*Goal of the exercise*
Copy all the material below, exactly as it stands.

*Source material*

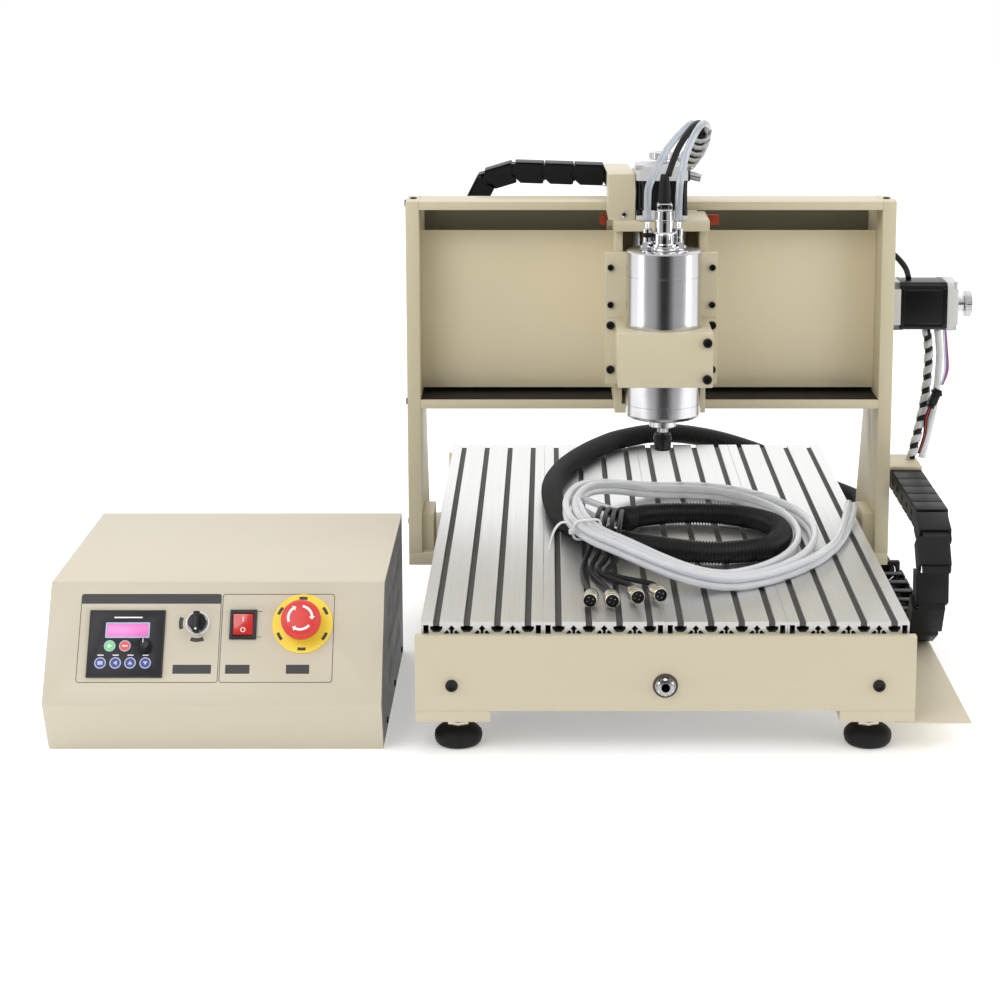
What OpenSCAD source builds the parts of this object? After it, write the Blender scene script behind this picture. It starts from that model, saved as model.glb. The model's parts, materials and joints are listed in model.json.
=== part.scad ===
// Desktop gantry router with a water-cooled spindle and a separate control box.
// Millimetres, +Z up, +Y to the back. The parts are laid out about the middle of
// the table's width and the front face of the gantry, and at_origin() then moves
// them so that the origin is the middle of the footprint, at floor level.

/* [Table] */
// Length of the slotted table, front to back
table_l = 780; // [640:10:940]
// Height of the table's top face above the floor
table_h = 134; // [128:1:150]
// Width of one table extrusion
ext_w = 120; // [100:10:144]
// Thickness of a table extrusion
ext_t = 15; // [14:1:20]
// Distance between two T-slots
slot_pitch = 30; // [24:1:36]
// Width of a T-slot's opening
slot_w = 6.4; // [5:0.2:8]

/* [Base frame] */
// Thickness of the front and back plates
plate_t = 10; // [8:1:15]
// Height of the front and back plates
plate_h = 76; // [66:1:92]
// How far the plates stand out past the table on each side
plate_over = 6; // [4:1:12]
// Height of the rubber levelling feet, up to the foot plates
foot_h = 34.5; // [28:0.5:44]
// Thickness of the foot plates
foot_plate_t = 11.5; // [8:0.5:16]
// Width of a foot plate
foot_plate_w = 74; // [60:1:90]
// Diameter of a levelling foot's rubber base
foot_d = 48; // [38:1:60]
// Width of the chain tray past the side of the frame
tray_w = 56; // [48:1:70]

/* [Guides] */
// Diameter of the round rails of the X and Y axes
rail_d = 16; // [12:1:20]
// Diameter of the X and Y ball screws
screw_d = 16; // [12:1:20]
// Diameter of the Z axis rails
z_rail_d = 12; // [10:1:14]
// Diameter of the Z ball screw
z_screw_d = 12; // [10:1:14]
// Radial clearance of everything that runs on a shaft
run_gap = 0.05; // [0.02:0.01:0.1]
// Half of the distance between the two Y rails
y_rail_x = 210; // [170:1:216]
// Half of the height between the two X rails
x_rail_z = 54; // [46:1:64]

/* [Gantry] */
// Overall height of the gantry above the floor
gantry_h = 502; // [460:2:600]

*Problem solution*
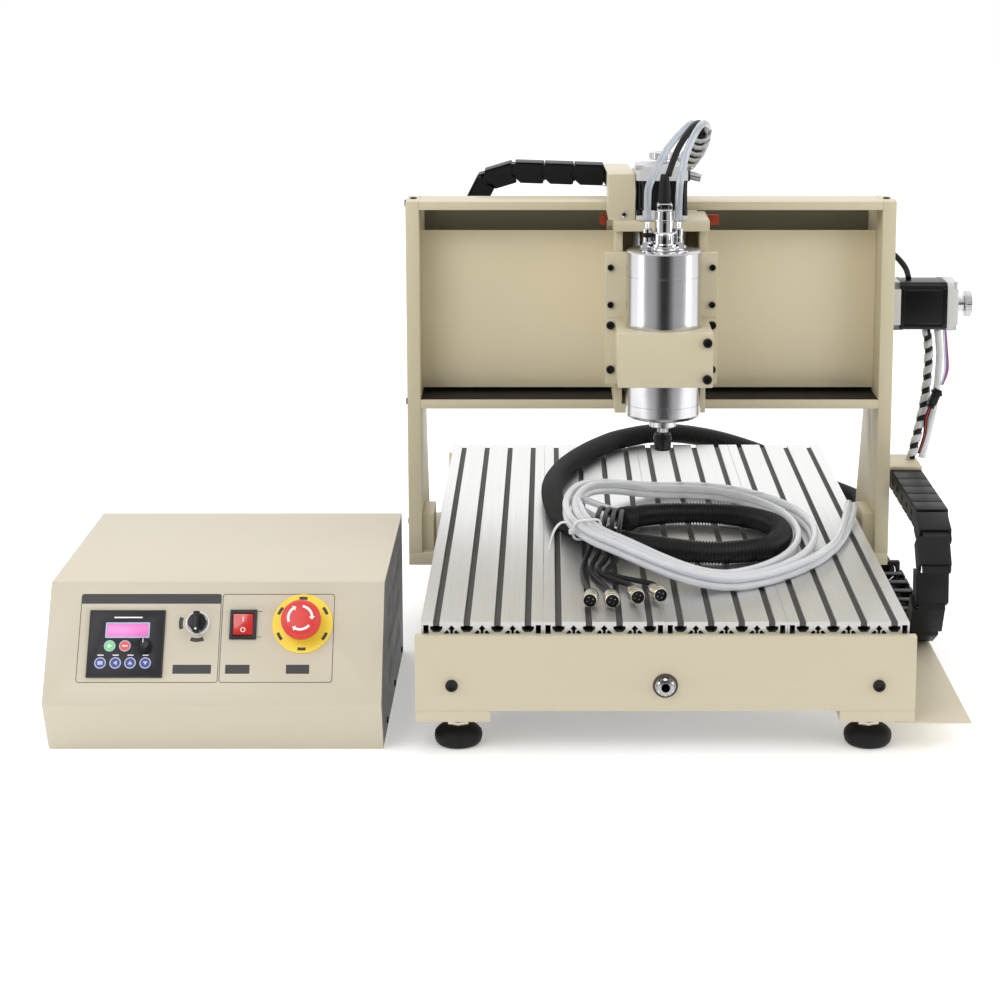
What OpenSCAD source builds the parts of this object? After it, write the Blender scene script behind this picture. It starts from that model, saved as model.glb. The model's parts, materials and joints are listed in model.json.
=== part.scad ===
// Desktop gantry router with a water-cooled spindle and a separate control box.
// Millimetres, +Z up, +Y to the back. The parts are laid out about the middle of
// the table's width and the front face of the gantry, and at_origin() then moves
// them so that the origin is the middle of the footprint, at floor level.

/* [Table] */
// Length of the slotted table, front to back
table_l = 780; // [640:10:940]
// Height of the table's top face above the floor
table_h = 134; // [128:1:150]
// Width of one table extrusion
ext_w = 120; // [100:10:144]
// Thickness of a table extrusion
ext_t = 15; // [14:1:20]
// Distance between two T-slots
slot_pitch = 30; // [24:1:36]
// Width of a T-slot's opening
slot_w = 6.4; // [5:0.2:8]

/* [Base frame] */
// Thickness of the front and back plates
plate_t = 10; // [8:1:15]
// Height of the front and back plates
plate_h = 76; // [66:1:92]
// How far the plates stand out past the table on each side
plate_over = 6; // [4:1:12]
// Height of the rubber levelling feet, up to the foot plates
foot_h = 34.5; // [28:0.5:44]
// Thickness of the foot plates
foot_plate_t = 11.5; // [8:0.5:16]
// Width of a foot plate
foot_plate_w = 74; // [60:1:90]
// Diameter of a levelling foot's rubber base
foot_d = 48; // [38:1:60]
// Width of the chain tray past the side of the frame
tray_w = 56; // [48:1:70]

/* [Guides] */
// Diameter of the round rails of the X and Y axes
rail_d = 16; // [12:1:20]
// Diameter of the X and Y ball screws
screw_d = 16; // [12:1:20]
// Diameter of the Z axis rails
z_rail_d = 12; // [10:1:14]
// Diameter of the Z ball screw
z_screw_d = 12; // [10:1:14]
// Radial clearance of everything that runs on a shaft
run_gap = 0.05; // [0.02:0.01:0.1]
// Half of the distance between the two Y rails
y_rail_x = 210; // [170:1:216]
// Half of the height between the two X rails
x_rail_z = 54; // [46:1:64]

/* [Gantry] */
// Overall height of the gantry above the floor
gantry_h = 502; // [460:2:600]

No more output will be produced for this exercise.